Flip-Flops Should Be Outlawed

I’m a reasonably easy-going person. Reasonably. And I’m all for folks who want to wear comfortable clothing. I, myself, am not a fashion plate by any means, usually opting for the jeans-and-a-screen-print-t-shirt look.

But there is something about flip-flops that I cannot fucking stand.

The slap-slap-slap of your sheer footwear incompetence echoes through my mind as you meander past. And you must meander, because it is impossible - nay, punishment - for you, the flip-flop wearer (or “flopper,” as you might be called), to move with any purpose. Should that happen, not only would the mindset of the laid-back shoe choice be contradicted, but the sheer physical torture of the harder, more frequent slap-slap-slap against the bottoms of your tender, tender feet would become too much to bear.

No, you must meander. Or you must shuffle, which is just as bad. The inability of many floppers to pick up their feet is something that scientific studies should be written on. Perfectly capable human being one day, utter sloth the next. The transformation is inexplicable.

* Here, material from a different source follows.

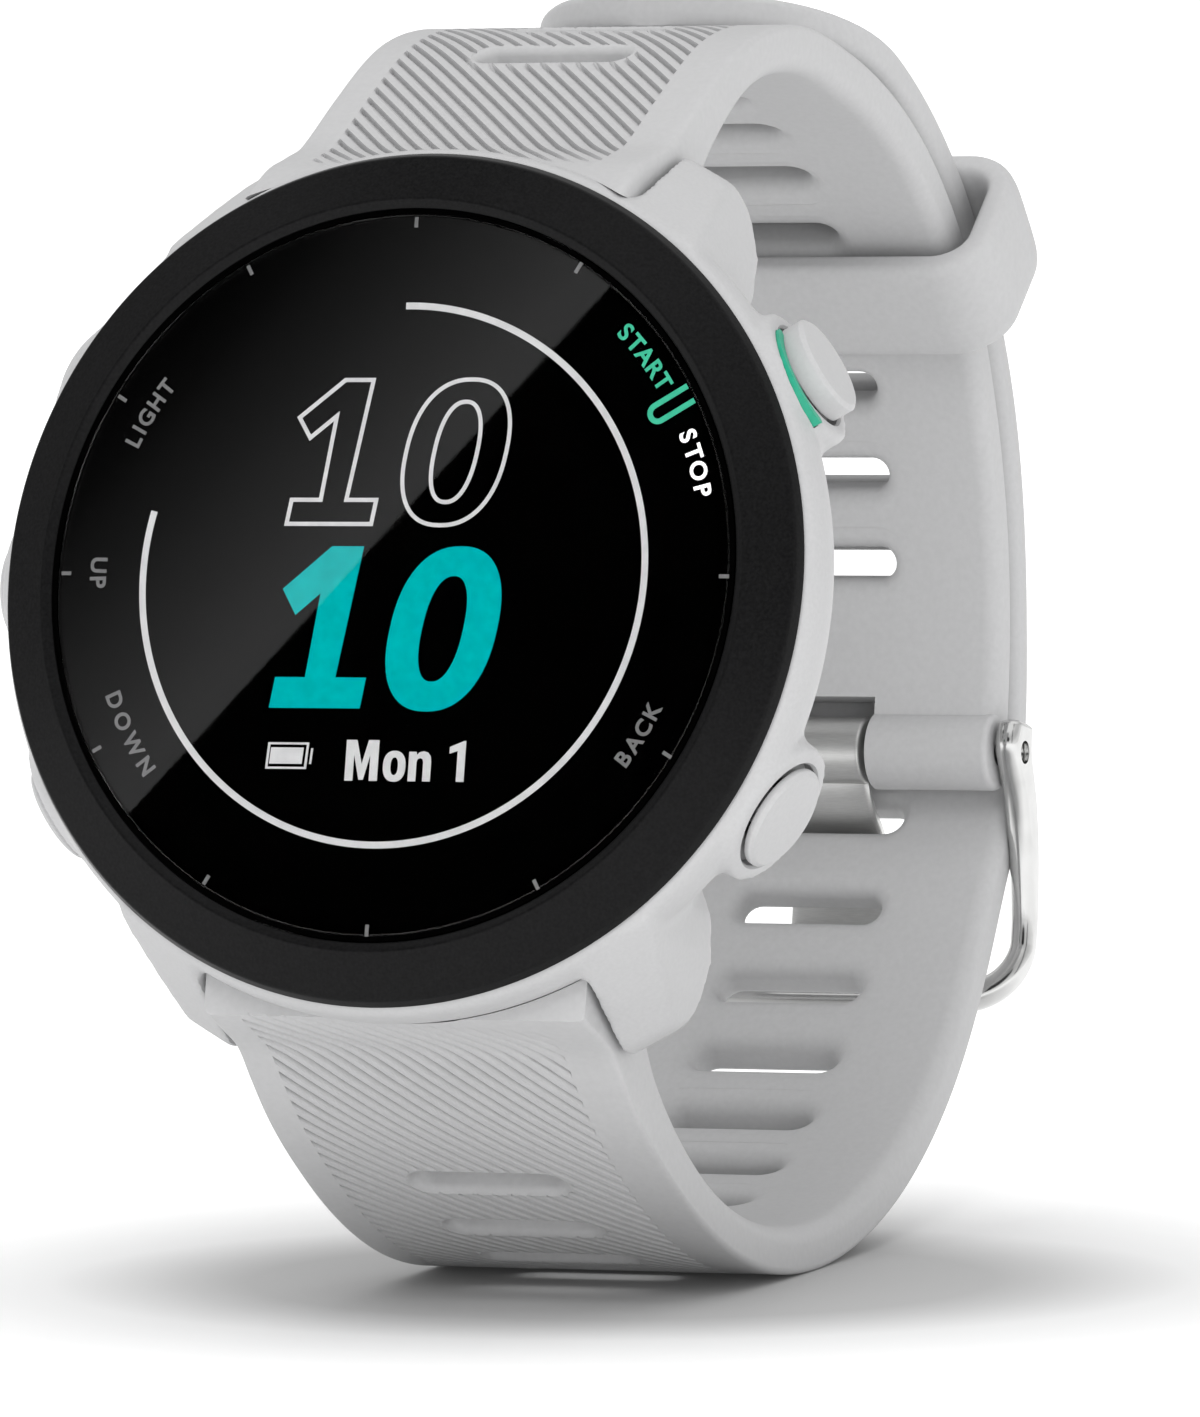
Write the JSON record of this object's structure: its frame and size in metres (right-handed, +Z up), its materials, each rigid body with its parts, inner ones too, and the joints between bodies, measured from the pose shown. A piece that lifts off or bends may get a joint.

It only makes it worse that people seem to think that flip-flops are a positive fashion statement of late. You know you’ve seen this one - gorgeous woman walking through the mall, a “10” on any scale, shirt that costs more than you make in a week, pants that fit perfectly, hair done up “just so…” And a pair of God damn flip-flops on her feet.

It’s a good thing I’m not single because flip-flops are grounds for instant disqualification. Flip-flops and smoking. In that order. Thank God Jenn doesn’t smoke and won’t wear flip-flops, I’d have to dump her ass like a used Yugo.

In fact, there are only four acceptable times at which you may wear flip-flops:

  1. You’re in the shower at the gym
  2. You’re walking on the beach
  3. You just escaped from jail and had to steal shoes from the closest convenience store
  4. You’re about to get arrested on Cops

All other times - no go. If you’re on the fence, save yourself. There are countless other models of sandal that you can take part in that won’t sacrifice your position in the eyes of humanity. Do not succumb to be a flopper.